Two: What happens if you replace a capital asset when useful life equals depreciation life?

  • EBITDA is not affected.
  • Owner’s capital is required to purchase the replacement capital asset.
  • Depending on the exact details of the replacement timing, there may be two depreciation payments in a single tax year (one for the old asset, one for the new), or one for the old asset one year, and one for the new asset the following year.
  • Profit goes up or down by the change in depreciation expenses.
  • The owner pays more or less income tax on the change in profit.

Three: What happens if you extend the useful life of a fully depreciated capital asset?

  • EBITDA is not affected.
  • Cash is not required to fund purchase of the replacement capital asset.
  • Since there is no longer a depreciation expense for the asset on the owner’s P&L, profit goes up by the amount of the avoided depreciation expense.
  • The owner pays income tax on the increased profit.

Note that in all three cases, cash flow from operations does not change, owner’s capital cash requirements change in timing but not amount, and depreciation expense changes in timing but not amount.

Any resultant changes in taxable profit will change the timing of taxes paid, as well as the amount of taxes paid due to changes in tax rates or bracket.

Changes in useful life affect the timing of depreciation, taxes, and capital investment, but generally not the amount.

 

Doing the Math

See how you do on this quick math test:

Which would you pick (actual prices on Amazon)?

Palmolive soap green

 

☐  Palmolive Dishwashing Liquid, Original (1.32 Gallon) @ $20.49

 

                    ☐  Palmolive Dishwashing Liquid, Original – 32.5 fluid ounce (Twin Pack) @ $5.66

 

My mother-in-law can do this math in her head faster than I can pull up a calculator on my phone.  Although I can estimate the unit costs for each container in my head, it takes a calculator to bring the answer to 4 decimal places of precision.

  • The big container costs ……………………………………. $0.1227 per ounce
  • The Twin Pack costs ………………………………………… $0.0871 per ounce

Even though there is a 40% per ounce price difference between the big jug and the twin pack, it doesn’t really matter which container of soap you buy; it isn’t a material expense.  However, while overspending on a bottle of soap is no big deal, choosing the wrong capital asset, or paying more than you need for CapEx may affect the financial success of the hotel.  The larger the CapEx, the more material the effect on the owner’s financial success.

Once you start considering useful life, inflation rates, revenue effects, energy costs, labor expense, tax effects, and so forth in your CapEx analysis, the math quickly becomes too complex for even my mother-in-law’s capable brain.

  • Simplify and state your assumptions and alternatives
  • Quantify and include all cash flows
  • Itemize other decision factors; risk, obsolescence, etc.
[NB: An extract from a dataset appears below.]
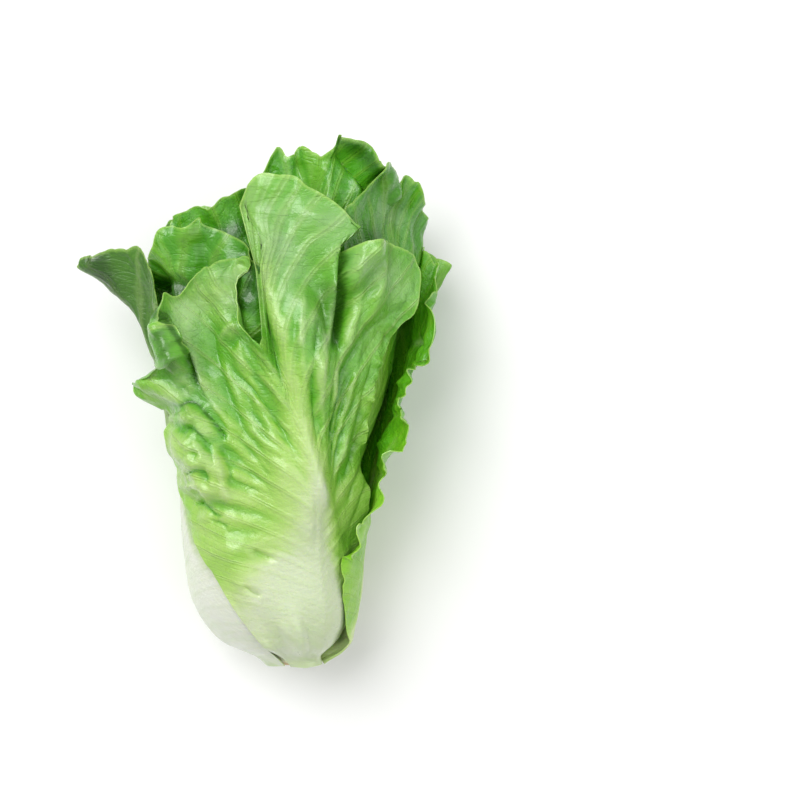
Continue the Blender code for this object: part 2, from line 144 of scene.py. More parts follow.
def along(stations: Grid, values: Grid, x: Grid) -> Grid:
    """A smooth curve through points, level past its ends.

    Args:
        stations: Where the points lie, rising.
        values: The value at each of them.
        x: Where the curve is read.

    Returns:
        The curve's value at each x.
    """
    s, v = np.asarray(stations, float), np.asarray(values, float)
    x = np.clip(x, s[0], s[-1])
    chord = np.diff(v) / np.diff(s)
    slope = np.concatenate([chord[:1], (chord[:-1] + chord[1:]) / 2, chord[-1:]])
    i = np.clip(np.searchsorted(s, x, side="right") - 1, 0, len(s) - 2)
    step = s[i + 1] - s[i]
    f = (x - s[i]) / step
    return (
        v[i] * (1 + 2 * f) * (1 - f) ** 2
        + v[i + 1] * f * f * (3 - 2 * f)
        + step * (slope[i] * f * (1 - f) ** 2 - slope[i + 1] * f * f * (1 - f))
    )


def pairs_along(pairs: Pairs, x: Grid) -> Grid:
    """The same curve through (station, value) pairs."""
    stations, values = zip(*pairs)
    return along(stations, values, x)


class Pattern:
    """Seeded patterns over a leaf, for what is uneven in nature."""

    SIZE = 64

    def __init__(self, seed: int) -> None:
        """Draws the pattern's tables once, from its seed."""
        draw = np.random.default_rng(seed)
        self.heights = draw.random((self.SIZE, self.SIZE))
        self.seeds = draw.random((self.SIZE, self.SIZE, 2)) * 0.8 + 0.1
        self.phases = draw.random(8) * 2 * math.pi

    def noise(self, x: Grid, y: Grid) -> Grid:
        """Smooth noise from -1 to 1, with one bump to a unit.

        Args:
            x: Where the pattern is read across, in cells.
            y: Where it is read along, in cells.

        Returns:
            The noise.
        """
        i, j = np.floor(x).astype(int), np.floor(y).astype(int)
        fx, fy = smooth(x - i), smooth(y - j)
        n = self.SIZE
        low = self.heights[i % n, j % n] * (1 - fx) + self.heights[(i + 1) % n, j % n] * fx
        high = self.heights[i % n, (j + 1) % n] * (1 - fx) + self.heights[(i + 1) % n, (j + 1) % n] * fx
        return 2 * (low * (1 - fy) + high * fy) - 1

    def from_edges(self, x: Grid, y: Grid) -> Grid:
        """Distance from the edges of a net of irregular cells, each about a unit wide.

        Args:
            x: Where the pattern is read across, in cells.
            y: Where it is read along, in cells.

        Returns:
            The distance, in cells.
        """
        i, j = np.floor(x).astype(int), np.floor(y).astype(int)
        nearest = np.full(x.shape, 9.0)
        second = np.full(x.shape, 9.0)
        for di in (-1, 0, 1):
            for dj in (-1, 0, 1):
                seed = self.seeds[(i + di) % self.SIZE, (j + dj) % self.SIZE]
                far = np.hypot(i + di + seed[..., 0] - x, j + dj + seed[..., 1] - y)
                second = np.minimum(second, np.maximum(nearest, far))
                nearest = np.minimum(nearest, far)
        return (second - nearest) / 2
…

Incorporating these factors in a flexible analysis spreadsheet will allow you to test your assumptions about useful life, operating costs, and timing, and to directly compare the costs of alternative CapEx investment strategies.  An example analysis is attached.

Do the Math, test your assumptions.

 

Summary

Understanding how useful life affects CapEx costs and decisions will help owners achieve highest and best use of their capital dollars.

  • Extend useful life

  • Maintain & repair

  • Keep an eye on operating expense

  • Consider risk

  • Retire obsolete assets

  • Embrace new technology

  • Don’t worry about taxes & depreciation

  • Do the math and test your assumptions


About the Author:

Thomas Riegelman is principal at R-A Associates, LLC and a former member of Cayuga Hospitality Consultants.